Selling Software: Why Free Trials Aren't

Written By: Dharmesh Shah September 22, 2006

Some time ago, I wrote an article titled “Startup Tips for Enterprise Software Pricing”.  If you’re selling software to big companies, it’s likely worth a quick read.  When writing the article, I left a note to myself that I should revisit the issue of free trials and pilot projects.  I’ll look at pilot projects (for larger deals) next week, but this time, will explore the free trial a bit more.

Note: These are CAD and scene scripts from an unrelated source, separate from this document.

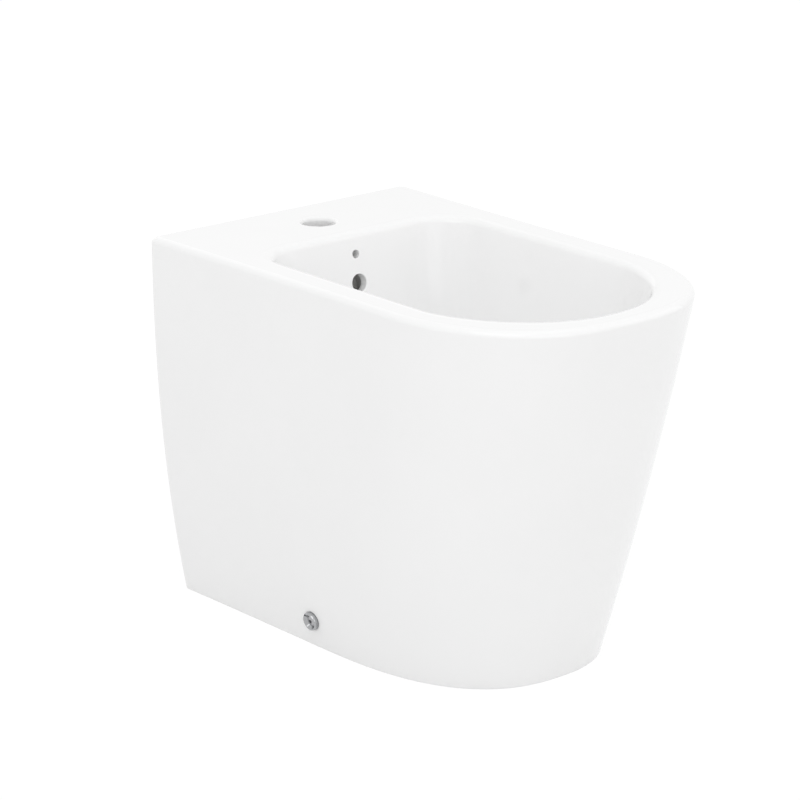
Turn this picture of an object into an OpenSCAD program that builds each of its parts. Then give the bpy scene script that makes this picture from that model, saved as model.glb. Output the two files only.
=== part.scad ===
// Floor standing bidet, back-to-wall type, in one glazed casting with its waste, trap and fixings.
// Millimetres. The back faces +Y, the front -Y, +Z is up. The origin is on the floor, on the
// axis of the waste, midway between the wall and the front of the rim.

/* [Rim and skirt] */
// Width across the rim at the wall
top_width = 346; // [340:1:352]
// Width across the rim halfway to the front, where the sides draw in
top_waist = 336.5; // [332:0.5:340]
// Depth from the wall to the front of the rim
depth = 546; // [540:2:552]
// Height of the rim above the floor
height = 400; // [396:1:406]
// Width across the foot at the wall
foot_width = 273.5; // [268:0.5:280]
// Width across the foot where its front curve begins
foot_waist = 269.5; // [264:0.5:274]
// Depth from the wall to the front of the foot
foot_depth = 449.5; // [440:0.5:456]
// How strongly the sides bulge between foot and rim, 1 is a straight taper
side_bulge = 2.3; // [1.6:0.1:2.6]
// Thickness of the skirt
skirt_wall = 13; // [11:0.5:14]
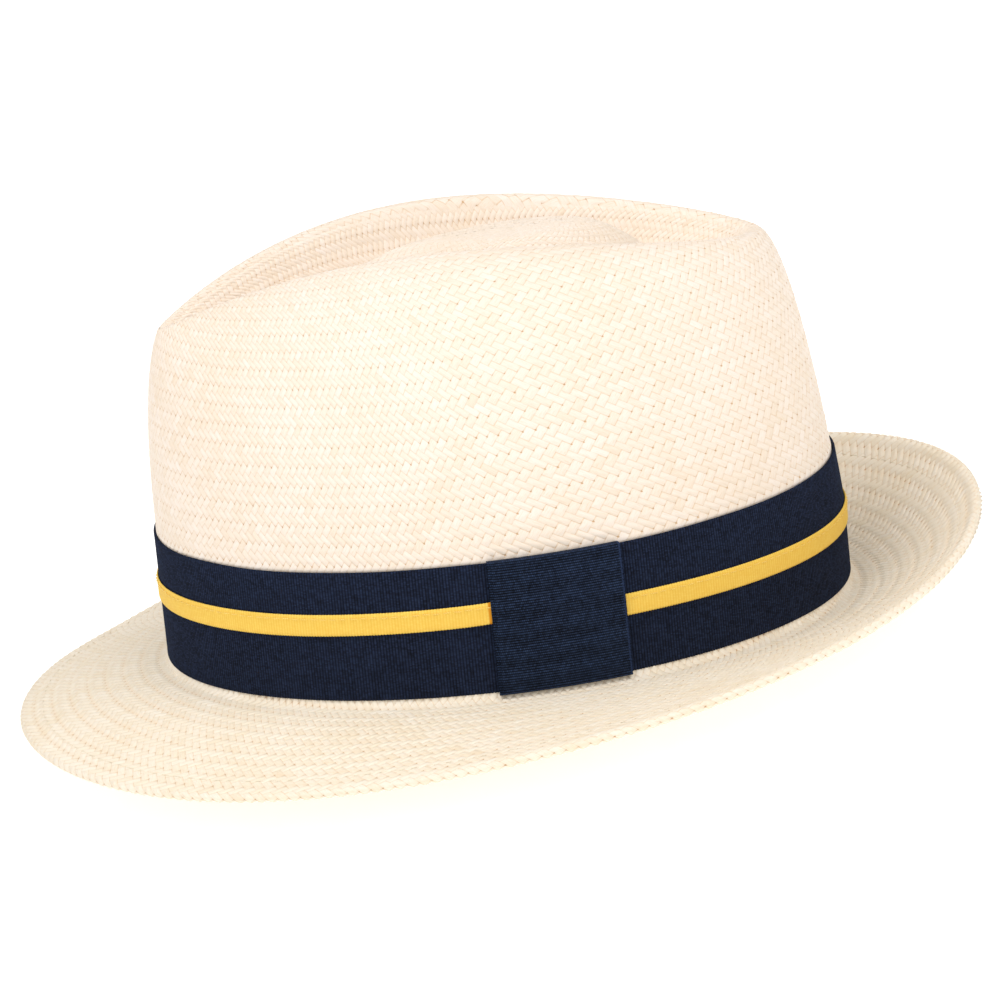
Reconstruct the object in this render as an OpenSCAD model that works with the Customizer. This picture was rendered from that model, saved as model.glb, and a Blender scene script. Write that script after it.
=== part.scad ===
// Woven straw fedora with a snap brim, ribbon band and sewn-in sweatband.
// Millimetres. The hat rests on its brim on the plane z = 0, front towards -Y,
// wearer's left towards +X. Every piece is shaped in the head frame, where the
// break line between crown and brim is level, then set down by place().

/* [Head oval] */
// Half length of the crown's straw wall at the break line
crown_half_len = 104.8; // [90:0.1:120]
// Half width of the crown's straw wall at the break line
crown_half_wid = 82.5; // [70:0.1:95]
// Thickness of the woven straw
straw_t = 1.0; // [0.8:0.1:1.6]

/* [Crown] */
// Height of the crest at the middle of the sides
crest_h = 122.9; // [100:0.1:135]
// Height added at the front of the crest line and taken off at the back
crest_tilt = 4.1; // [0:0.1:8]
// Fall of the crest line towards front and back
crest_fall = 16.0; // [8:0.1:20]
// Extra fall of the crest line at the pinched front
crest_nose = 6.0; // [0:0.1:8]
// Crest line, distance of its front end from the centre
crest_front = 97.3; // [85:0.1:100]
// Crest line, distance of its back end from the centre
crest_back = 87.5; // [75:0.1:95]
// Crest line, half width at its widest
crest_half_wid = 39.9; // [34:0.1:50]
// Roundness of the crest line's front end, 0 is a point
nose_round = 0.2; // [0.15:0.01:0.4]
// Height at which the wall starts to lean inwards
lean_start = 20.4; // [10:0.1:30]
// Depth of the groove below the crest
groove_d = 15.5; // [6:0.1:20]
// Height of the raised island in the middle of the top
island_h = 119.5; // [100:0.1:125]
// Distance of the island's centre behind the middle of the hat
island_back = 12.4; // [0:0.1:25]

/* [Brim] */
// Length of the brim from the centre to the front edge
brim_front = 152.5; // [140:0.1:165]
// Length of the brim from the centre to the back edge
brim_back = 146; // [135:0.1:160]
// Half width of the brim
brim_half_wid = 136.3; // [125:0.1:150]
// How far the snapped-down front edge hangs below the break line
front_drop = 13.5; // [5:0.1:20]
// How far the back edge stands above the break line
back_rise = 26.8; // [15:0.1:32]
// Height of the side edges above the break line
side_rise = 2.1; // [0:0.1:3]
// Radius where the crown turns into the brim
break_r = 3.4; // [2.5:0.1:4.5]
// Width of the turned-under hem
hem_w = 8.5; // [6:0.1:12]
// Diameter of the wire in the hem fold
wire_d = 0.6; // [0.4:0.1:0.8]

/* [Ribbons] */
// Width of the wide ribbon
band_w = 39; // [25:0.5:45]
// Thickness of the wide ribbon
band_t = 0.8; // [0.5:0.1:1.2]
// Height of the wide ribbon's lower edge above the break line
band_z = 2.1; // [1:0.1:4]
// Width of the narrow stripe ribbon
stripe_w = 6.4; // [4:0.1:10]
// Thickness of the narrow stripe ribbon
stripe_t = 0.55; // [0.3:0.05:1]
// Height of the stripe's lower edge above the wide ribbon's lower edge
stripe_up = 20.3; // [10:0.1:28]
// How far the stripe drifts down the band on its way round the hat
stripe_drift = 4; // [0:0.5:8]
// Width of the flat bow wrap
bow_w = 39; // [25:0.5:45]
// Thickness of the flat bow wrap
bow_t = 0.7; // [0.5:0.1:1.2]
// Distance of the bow's middle in front of the hat's middle
bow_forward = 3.6; // [-20:0.1:20]

/* [Inside] */
// Height of the sweatband
sweat_w = 35; // [28:0.5:40]
// Thickness of the sweatband
sweat_t = 1.0; // [0.8:0.1:1.6]
// Diameter of the reed in the sweatband's lower edge
reed_d = 1.6; // [1.2:0.1:2]
// Thickness of sewing thread
thread_d = 0.4; // [0.3:0.05:0.6]

/* [Detail] */
// Columns round the hat
columns = 72; // [48:12:84]

/* [Hidden] */
cols = [for (i = [0:columns - 1]) i * 360 / columns];
slip = 0.1;
band_fit = 0.25;
band_taper = 0.002;
tail_round = 0.02;
wall_rows = 12;
top_rows = 10;
hem_gap = 0.2;
fold_r = straw_t + wire_d / 2 + 0.05;
fold_steps = 5;
brim_rows = 7;
rest_pitch = atan((back_rise + front_drop) / (brim_back + brim_front));
straw_colour = [0.96, 0.91, 0.80];
navy = [0.06, 0.09, 0.20];
yellow = [0.98, 0.72, 0.16];
leather = [0.80, 0.66, 0.47];
thread_colour = [0.93, 0.89, 0.80];
// Node to draw

// ---- small helpers ----
function unit(v) = v / norm(v);
function soft(x) = x * x * (3 - 2 * x);
function clip(x) = max(0, min(1, x));
// blends front, side and back values round the hat
function round_mix(a, f, s, b) =
    let (c = cos(a)) c > 0 ? f * c + s * (1 - c) : b * -c + s * (1 + c);
// plan direction square to the head oval
function out_dir(a) = unit([crown_half_len * sin(a), -crown_half_wid * cos(a), 0]);

// ---- crown surface ----
// teardrop outline of the crest, before it is scaled to its width
function drop_raw(a) =
    sin(a) * sqrt(pow(sin(a / 2), 2) + nose_round * nose_round)
    * pow(pow(cos(a / 2), 2) + tail_round, 0.1);
drop_max = max([for (a = [60:2:140]) drop_raw(a)]);
function crest(a) =
    let (c = cos(a))
    [crest_half_wid * drop_raw(a) / drop_max,
     (crest_back - crest_front) / 2 - (crest_back + crest_front) / 2 * c,
     crest_h + crest_tilt * c - crest_fall * c * c - crest_nose * c * c * c];
// straw wall's outside at angle a and height z
function wall(a, z) =
    let (k = crest(a),
         t = clip((z - lean_start) / (k[2] - lean_start)),
         p = round_mix(a, 3.4, 2.2, 1.12),
         q = round_mix(a, 1.3, 2.0, 1.98),
         f = pow(1 - pow(t, p), 1 / q),
         bx = crown_half_wid * sin(a),
         by = -crown_half_len * cos(a))
    [k[0] + (bx - k[0]) * f, k[1] + (by - k[1]) * f, z];
// top inside the crest: r is 1 on the crest and 0 at the island's centre
function top_at(a, r) =
    let (k = crest(a),
         u = clip((r - 0.4) / 0.6),
         lift = island_h - 4 * r * r + (k[2] - island_h + 4) * soft(u),
         dip = r > 0.74 ? pow(sin(90 * (1 - r) / 0.26), 2) : soft(clip((r - 0.26) / 0.48)))
    [k[0] * r, island_back + (k[1] - island_back) * r, lift - groove_d * dip];
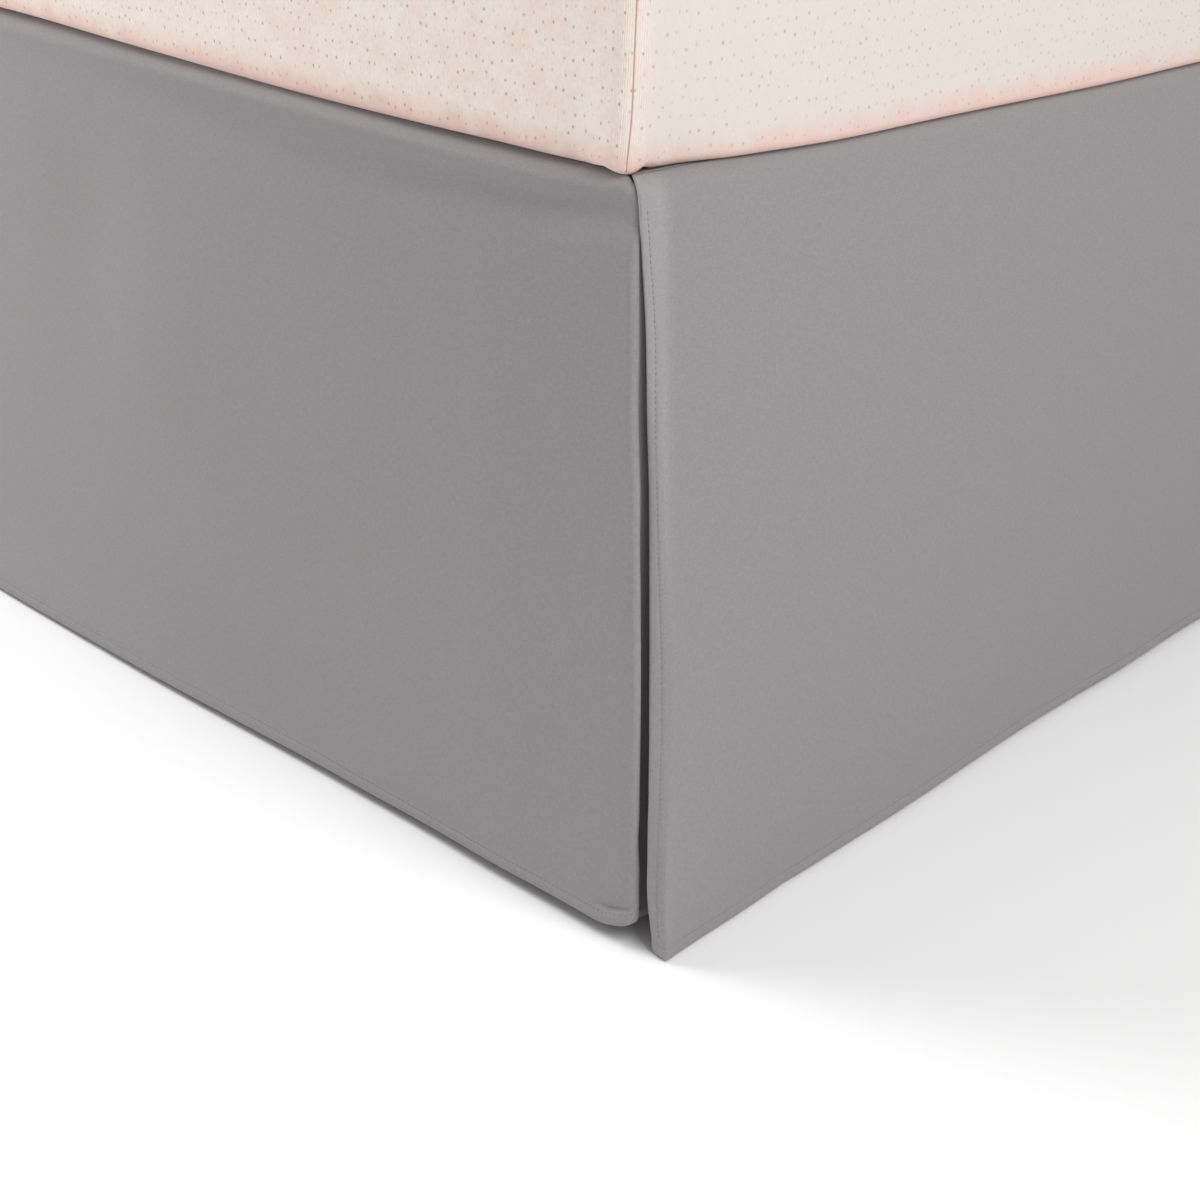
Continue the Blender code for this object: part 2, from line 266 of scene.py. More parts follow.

Software Startups And The Free Trial
  1. Shifting Customer Risk:  One of the biggest motivations for offering a free trial to your product is the obvious one.  It reduces the risk for the customer to determine if your software meets their needs.  The idea is get more prospective customers to try your product, with the hope that this generates more sales.  There’s really nothing to argue here.  A free trial, in many categories of software is almost a requirement.   What you are trying to do is reduce the cost to the customer so that the potential benefit of your product outweighs the total cost of trying out your product.  But, it’s not that simple.  Simply making a “free trial” (for some period of time) available is not always sufficient to overcome this barrier.    We’ll look at reasons why.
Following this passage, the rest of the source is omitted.